What part was Wilhelm to play in all this? At the urging of his ambitious father, Stefan, and in line with his own inclinations, he groomed himself to become ruler of the Ukraine, while at no time trying to jettison his larger loyalty to Vienna. He learned the Ukrainian language, and served with Ukrainian units on the Eastern Front after the First World War had broken out – though it is difficult to judge from what is said in the book how much of a frontline soldier and how much of a staff officer he was. In either case, his fabled ‘redness’ seems to have been expressed not through loyalty to any left-wing cause but through the strength of the attachment he had developed towards ‘his’ Ukrainians. Once the collapse on the Eastern Front had become irreversible, he seems to have done what he could to keep his men together and to secure the best possible terms for them from the retreating Germans, the remains of the Russian imperial army, the Bolsheviks, and any number of roving, bloodthirsty Ukrainian factions.
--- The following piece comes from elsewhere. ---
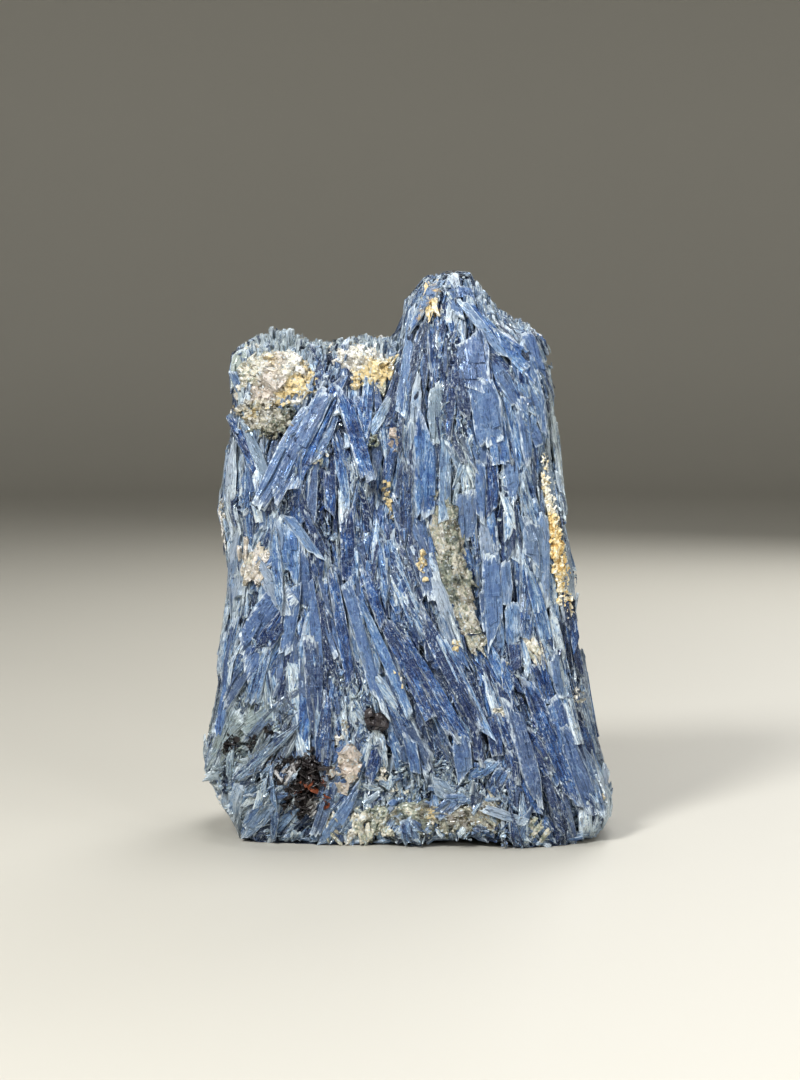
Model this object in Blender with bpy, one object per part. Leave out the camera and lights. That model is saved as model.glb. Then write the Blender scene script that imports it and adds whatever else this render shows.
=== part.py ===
"""A free-standing cluster of intergrown kyanite blades with the quartz and mica that grew among them.

Metres, +Z up, -Y is the front. The origin is on the standing surface, under the middle of the cluster.
"""

import math
import random

import bmesh
import bpy
from mathutils import Matrix, Vector, noise
from mathutils.bvhtree import BVHTree

MM = 0.001

# Everything below is in millimetres and degrees.
GAP = 0.35  # clearance between a mineral lump and the socket it sits in

# The mass is four overlapping bundles of blades. A station is a level section through a bundle:
# (height, left side, right side, front, back), in millimetres.
SHOULDER_STATIONS = [
    (-6, -52, 8, -33, 32),
    (3, -55, 8, -34, 33),
    (12, -61, 8, -35, 34),
    (23, -66, 7, -35, 34),
    (36, -60.5, 6, -34, 32),
    (55, -57, 4, -32, 30),
    (75, -56, 2, -30, 28),
    (91, -56, 1, -29, 26),
    (105, -60.5, 0, -28.5, 25),
    (120, -56.5, -1, -27.5, 24),
    (131, -56, -1, -25, 23),
    (140, -52.5, -2, -21, 22),
    (148, -53, -3, -14, 20),
    (152, -50, -6, -8, 18),
    (155, -44, -10, -3, 14),
]
CROWN_STATIONS = [
    (-6, -2, 58, -33, 31),
    (4, -2, 62, -35, 33),
    (12, -3, 66, -35, 33),
    (25, -4, 60.5, -34, 32),
    (47, -6, 54.5, -32, 30),
    (78, -6.5, 52, -30, 27),
    (102, -7, 49, -29.5, 25),
    (121, -6, 46, -28.5, 23),
    (143, -4, 45, -25, 20),
    (155, -2.5, 41, -21.5, 17),
    (161, -2, 34, -19, 15),
    (166, -1, 28.5, -16, 13),
    (172, 1, 23.5, -11, 10),
    (176.5, 6, 20, -6, 6),
]
APRON_STATIONS = [
    (-6, 6, 56, -36, 10),
    (6, 4, 57, -38, 10),
    (18, 0, 53, -38, 10),
    (34, -5, 44, -37, 8),
    (52, -10, 33, -35.5, 6),
    (70, -13, 22, -33, 4),
    (86, -14, 12, -31, 2),
    (98, -12, 4, -28, 0),
]
BACK_STATIONS = [
    (-6, -34, 36, -6, 35),
    (8, -34, 36, -6, 37),
    (30, -30, 32, -5, 36),
    (56, -27, 27, -4, 33),
    (84, -24, 23, -3, 30),
    (112, -22, 22, -2, 27),
    (134, -17, 21, -1, 24),
    (148, -11, 20, 0, 20),
]
SECTION_POINTS = 18
SECTION_SQUARENESS = 3.2  # superellipse exponent: 2 is an ellipse, higher is boxier
FLUTE_DEPTH = 4.0  # how far in the hollows between a bundle's ribs go
FLUTE_HEIGHT = 60.0  # how far up a rib runs before it fades into another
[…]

Back in Vienna after the Armistice, he conspired half-heartedly to revive the Ukrainian army and to tackle the Bolsheviks once more. Nothing came of these efforts. By this time he had quarrelled with his father and was short of money. Some of his siblings, particularly his brother Albrecht (who had been groomed with an equal degree of unsuccess to do for the Poles what Wilhelm had tried to do for the Ukrainians), were kind enough to keep him in funds. He used some of the money that came his way to foster the cause of a Ukraine that would somehow be an independent state and yet bound to the Habsburg cause. He also used his funds to pursue a few women (whether for their money, their connections, or an occasional bout of heterosexual activity, is never clear). What he cared for much more was spending his time and money in male brothels – inevitably with men of a much lower social class than his own. Even in Jazz-Age Paris his behaviour was more louche than the authorities cared to tolerate. In 1935, after an elaborate scam – set up, it seems, by one of his lady-friends and a shifty French-Ukrainian-Polish journalist – he fled the city with a five-year jail sentence hanging over his head, and returned to Austria. Subsequently he flirted with the Nazis (while describing Hitler, in a letter to a friend, as ‘that son of a bitch’), and dreamed intermittently of starting a new life in the United States, though he made no move to go there.
This sounds more exciting in précis than it does in the book itself. There are several reasons for this, one being the sheer impenetrability of the scrapes that Wilhelm got himself into and then tried to get out of. A far bigger problem is that we are given remarkably little access to Wilhelm’s mind. From these pages it would seem that he never put pen to paper, either to record his own doings or the doings of others; still less to try to explain himself to himself. Nor do we learn what his contemporaries managed to make of him, a few scandal-hunting journalists aside. His Ukrainian connection obviously meant a good deal to him; but otherwise his inner life remains a blank. Instead of facing up to the difficulty this presents to a biographer, Snyder makes the worst of a bad job by littering his text with passages of supposition, in which words like ‘perhaps’ and ‘probable’ and ‘likely’ recur like a cracked bell. As in this, from a single paragraph:
In all likelihood, Wilhelm did wish to raise money to fund Empress Zita’s plan to restore the Habsburgs . . . Never educated about or interested in the details of law or finance, he probably did not see any impropriety in his own actions . . . In 1934, as in 1921, it is very likely that Wilhelm did not grasp the details. He knew that his presence made people more willing to open their wallets, and perhaps never wished to understand more.
And so on. No less damaging are the passages which offer the reader nothing but outbursts of ‘fine writing’. This passage comes near the beginning of the book:
[The Habsburgs’] own sense of time was one of eternal possibility, of life as composed of moments full of incipient rays of glory, like a drop of dew awaiting the morning sun to release a spectrum of colour.
Does it matter that the dewdrop ends up on the black sole of a jackboot?
Or this, from near its conclusion:
[Wilhelm’s] fine body, once admired across the beaches and ski slopes of Europe, was decomposed, anonymous, and forgotten. He had disappeared, body and soul, somewhere between monarchy and modernity, having lived a life so rich and strange as not to require an age of its own.
During the Second World War, Wilhelm found himself in Vienna, wearing the uniform of an officer in the German army, a transformation that excites yet another flurry of imponderables from Snyder: ‘Wilhelm was probably, by this time, at work recruiting agents for a Western intelligence agency . . . quite possibly the British Special Operations Executive . . . Wilhelm was a lifelong anglophile; he likely knew that the British government was sympathetic to the idea of a restored Austria.’ After the war he remained in Vienna, living in the British sector of the city and working on and off for French intelligence. With the Soviet sector running its own show alongside the other occupying powers, Vienna was clearly not a safe place for him to be, but he rashly hung on until August 1947, when the Russians grabbed him in the Südbahnhof and carried him away. Less than a year later he was found guilty by a Soviet court in Kiev of ‘aspiring to be king of Ukraine in 1918’, of leading ‘the Free Cossacks in 1921’ and of serving British and French intelligence. Six days after sentence was passed, he died of tuberculosis.
One can’t help feeling sorry for him. In a way the man’s life seems homologous with that of the long-gone empire he had grown up in. Archdukedom and all, he too was a kind of façade, a collector of medals and hopes, a hollow man.